Written Answers. - Statutory Scheme of Licensing.

49.

asked the Minister for Communications the purpose for which the existing statutory scheme of licensing of apparatus for wireless telegraphy is intended to achieve; and if he will make a statement on the matter.

All member states party to the International Telecommunications Union — which, being a specialised agency of the United Nations, effectively embraces all UN member states—operate statutory licensing or similarly compatible régimes for wireless telegraphy to ensure the orderly and beneficial use of the radio frequency spectrum.

The radio frequency is a finite natural resource used by a wide variety of services ranging from aeronautical and maritime communications services to mobile communications such as those used by security, emergency and business services, telecommunications links, broadcasting services, space communications, radio astromony, etc. It is a resource which is shared and which is subject to pollution, through interference between or among services. Furthermore, radio waves do not stop at national boundaries. Its effective use therefore requires planning and co-operation at international level in the first instance.

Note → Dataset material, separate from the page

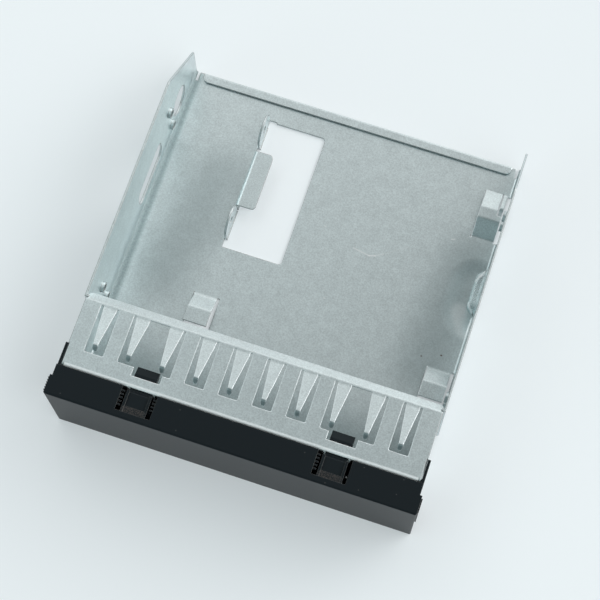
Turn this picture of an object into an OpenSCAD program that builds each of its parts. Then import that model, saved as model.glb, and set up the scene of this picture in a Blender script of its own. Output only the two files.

The International Telecommunications Union in Geneva is the primary body concerned with the international regulation of the radio frequency spectrum. International agreements on the use of the spectrum are reached at administrative conferences held by the ITU. These agreements become part of the international radio regulations which lay down, often in considerable detail, how individual countries may or may not use the spectrum. The constraints imposed by these regulations are the price which each country has to pay for the benefits of a measure of international order and co-existence among radio services.

The Wireless Telegraphy Acts, 1926-1988, which create the statutory licensing scheme for wireless telegraphy apparatus, are essentially the vehicle through which regulation of the spectrum is effected at national level. By requiring such apparatus to be licensed the regulatory body — which is the Department of Communications — ensure that the various services operate in the segment of the spectrum and in accordance with parameters laid down at international level, that the spectrum is used efficiently and that interference between different services or within similar services is avoided both nationally and internationally.